EXERCISE PROMPT
Looking at the listing, state how many of its lines contain the string "manifold". Write only the number.

Begin SUPPLIED INFORMATION

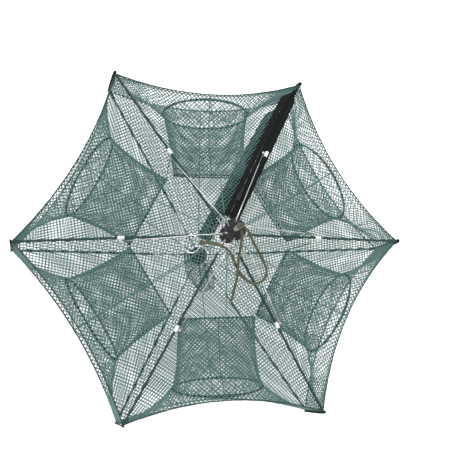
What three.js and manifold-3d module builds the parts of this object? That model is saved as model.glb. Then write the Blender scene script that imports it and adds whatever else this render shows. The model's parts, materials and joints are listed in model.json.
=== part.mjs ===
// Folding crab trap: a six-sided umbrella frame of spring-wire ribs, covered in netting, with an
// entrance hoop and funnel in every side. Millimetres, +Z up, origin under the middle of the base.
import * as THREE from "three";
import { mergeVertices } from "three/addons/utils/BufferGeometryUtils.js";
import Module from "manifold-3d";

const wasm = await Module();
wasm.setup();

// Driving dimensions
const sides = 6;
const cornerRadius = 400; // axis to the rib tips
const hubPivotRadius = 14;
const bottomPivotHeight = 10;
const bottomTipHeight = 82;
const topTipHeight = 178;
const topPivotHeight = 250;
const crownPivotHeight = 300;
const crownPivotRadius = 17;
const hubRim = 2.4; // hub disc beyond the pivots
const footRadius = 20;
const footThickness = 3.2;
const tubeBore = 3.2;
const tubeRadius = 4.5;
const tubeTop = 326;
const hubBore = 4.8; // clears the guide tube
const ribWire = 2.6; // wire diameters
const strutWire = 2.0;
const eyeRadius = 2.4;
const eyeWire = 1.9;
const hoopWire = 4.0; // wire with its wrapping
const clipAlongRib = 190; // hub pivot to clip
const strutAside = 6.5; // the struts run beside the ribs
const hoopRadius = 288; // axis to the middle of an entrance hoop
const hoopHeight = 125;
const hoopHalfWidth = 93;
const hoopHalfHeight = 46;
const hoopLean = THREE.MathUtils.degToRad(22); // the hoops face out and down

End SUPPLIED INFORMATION

THE REPLY
2